Written exercise ▸
Where a line contains the word "Blender", copy that line in full.

Material for this task ▸
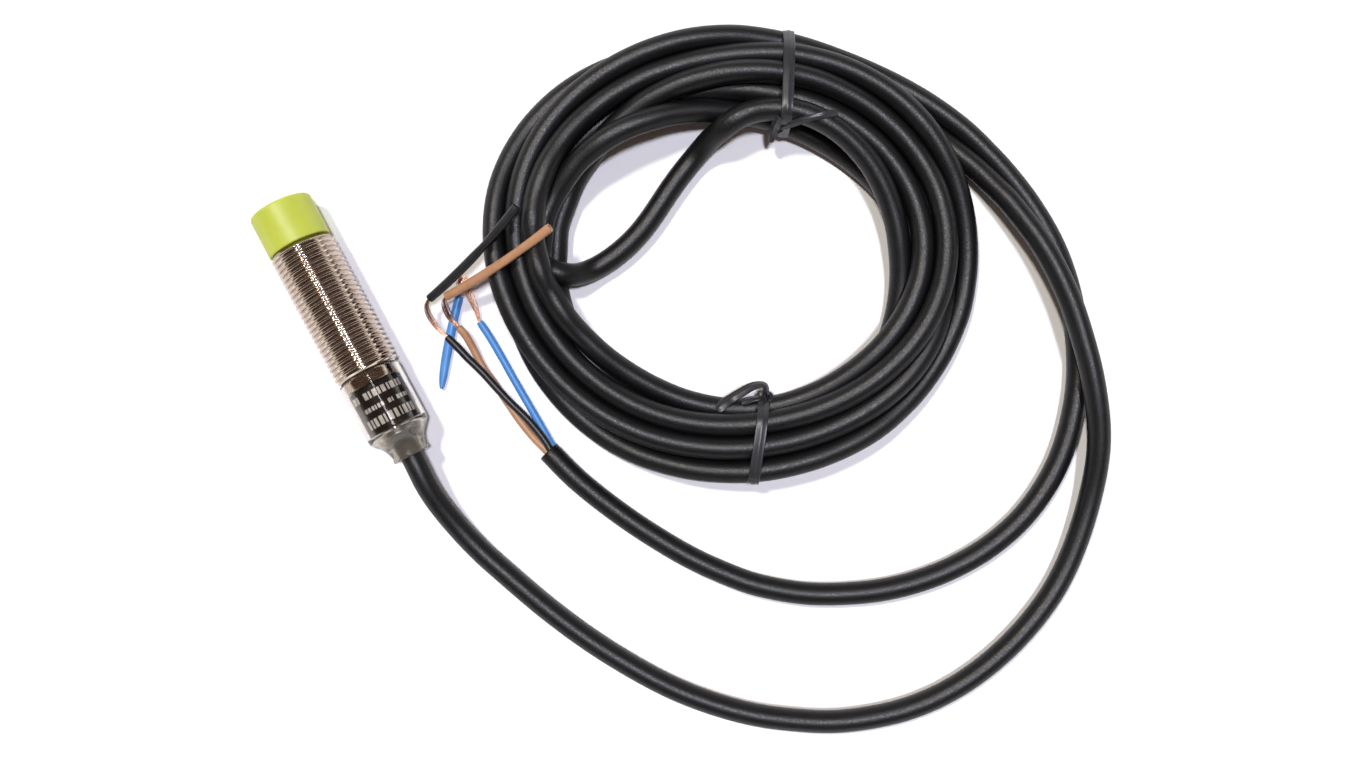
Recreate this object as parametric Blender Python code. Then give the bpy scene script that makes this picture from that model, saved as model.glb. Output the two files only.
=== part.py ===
...
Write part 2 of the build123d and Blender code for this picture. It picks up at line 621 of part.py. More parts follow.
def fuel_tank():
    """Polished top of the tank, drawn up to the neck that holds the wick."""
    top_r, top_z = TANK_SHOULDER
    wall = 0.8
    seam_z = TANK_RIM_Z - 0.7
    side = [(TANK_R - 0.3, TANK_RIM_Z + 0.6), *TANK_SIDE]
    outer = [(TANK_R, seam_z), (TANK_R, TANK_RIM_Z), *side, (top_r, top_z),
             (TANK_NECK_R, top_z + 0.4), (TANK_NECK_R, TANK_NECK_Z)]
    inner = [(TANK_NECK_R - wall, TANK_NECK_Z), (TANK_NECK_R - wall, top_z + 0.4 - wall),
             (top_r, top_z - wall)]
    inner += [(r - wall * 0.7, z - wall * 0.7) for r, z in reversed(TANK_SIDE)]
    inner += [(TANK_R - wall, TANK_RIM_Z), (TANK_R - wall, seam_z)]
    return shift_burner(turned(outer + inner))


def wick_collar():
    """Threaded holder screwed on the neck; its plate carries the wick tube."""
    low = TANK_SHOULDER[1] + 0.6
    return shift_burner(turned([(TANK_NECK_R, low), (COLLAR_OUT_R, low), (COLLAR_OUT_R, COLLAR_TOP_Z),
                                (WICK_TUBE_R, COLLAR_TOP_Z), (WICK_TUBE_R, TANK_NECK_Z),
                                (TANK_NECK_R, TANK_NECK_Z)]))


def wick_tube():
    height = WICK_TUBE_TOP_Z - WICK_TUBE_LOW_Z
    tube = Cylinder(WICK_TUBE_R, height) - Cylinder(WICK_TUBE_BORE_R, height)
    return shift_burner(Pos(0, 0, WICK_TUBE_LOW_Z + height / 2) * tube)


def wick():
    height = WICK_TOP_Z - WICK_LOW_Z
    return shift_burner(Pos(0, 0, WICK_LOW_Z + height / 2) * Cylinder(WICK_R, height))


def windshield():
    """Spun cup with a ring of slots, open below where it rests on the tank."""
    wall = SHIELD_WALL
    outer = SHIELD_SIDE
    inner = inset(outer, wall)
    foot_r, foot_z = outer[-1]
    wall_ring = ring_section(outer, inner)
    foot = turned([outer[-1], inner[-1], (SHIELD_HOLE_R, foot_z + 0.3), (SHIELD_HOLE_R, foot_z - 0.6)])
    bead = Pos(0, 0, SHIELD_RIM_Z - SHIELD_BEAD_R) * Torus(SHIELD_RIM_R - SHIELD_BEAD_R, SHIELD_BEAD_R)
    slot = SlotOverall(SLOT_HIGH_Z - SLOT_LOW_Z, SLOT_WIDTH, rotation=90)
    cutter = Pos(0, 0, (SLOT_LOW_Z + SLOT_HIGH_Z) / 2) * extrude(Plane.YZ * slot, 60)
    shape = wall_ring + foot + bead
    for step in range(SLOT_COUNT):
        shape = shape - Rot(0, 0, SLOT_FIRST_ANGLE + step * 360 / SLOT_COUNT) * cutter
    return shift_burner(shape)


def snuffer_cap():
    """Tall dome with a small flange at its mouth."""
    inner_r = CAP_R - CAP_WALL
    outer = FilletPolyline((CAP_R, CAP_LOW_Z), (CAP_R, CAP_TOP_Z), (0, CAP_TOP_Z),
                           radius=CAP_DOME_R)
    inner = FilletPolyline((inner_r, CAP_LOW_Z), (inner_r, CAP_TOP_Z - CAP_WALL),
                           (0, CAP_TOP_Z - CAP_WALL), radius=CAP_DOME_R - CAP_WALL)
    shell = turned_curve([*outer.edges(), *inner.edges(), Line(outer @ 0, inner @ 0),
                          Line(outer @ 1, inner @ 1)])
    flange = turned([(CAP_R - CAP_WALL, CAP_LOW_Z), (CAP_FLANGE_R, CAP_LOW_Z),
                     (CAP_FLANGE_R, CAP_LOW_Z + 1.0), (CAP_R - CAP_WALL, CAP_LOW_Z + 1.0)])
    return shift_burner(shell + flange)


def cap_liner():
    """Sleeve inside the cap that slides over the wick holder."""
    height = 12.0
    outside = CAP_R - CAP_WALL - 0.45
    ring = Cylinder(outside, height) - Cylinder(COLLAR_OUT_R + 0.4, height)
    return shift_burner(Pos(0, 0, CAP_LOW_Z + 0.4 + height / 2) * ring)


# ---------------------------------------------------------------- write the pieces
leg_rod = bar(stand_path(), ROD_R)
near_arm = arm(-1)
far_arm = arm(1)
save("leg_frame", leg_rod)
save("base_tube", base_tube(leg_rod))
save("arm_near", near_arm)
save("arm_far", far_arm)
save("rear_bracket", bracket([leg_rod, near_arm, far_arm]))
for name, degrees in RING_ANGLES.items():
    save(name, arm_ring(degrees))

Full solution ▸
Recreate this object as parametric Blender Python code. Then give the bpy scene script that makes this picture from that model, saved as model.glb. Output the two files only.
Write part 2 of the build123d and Blender code for this picture. It picks up at line 621 of part.py. More parts follow.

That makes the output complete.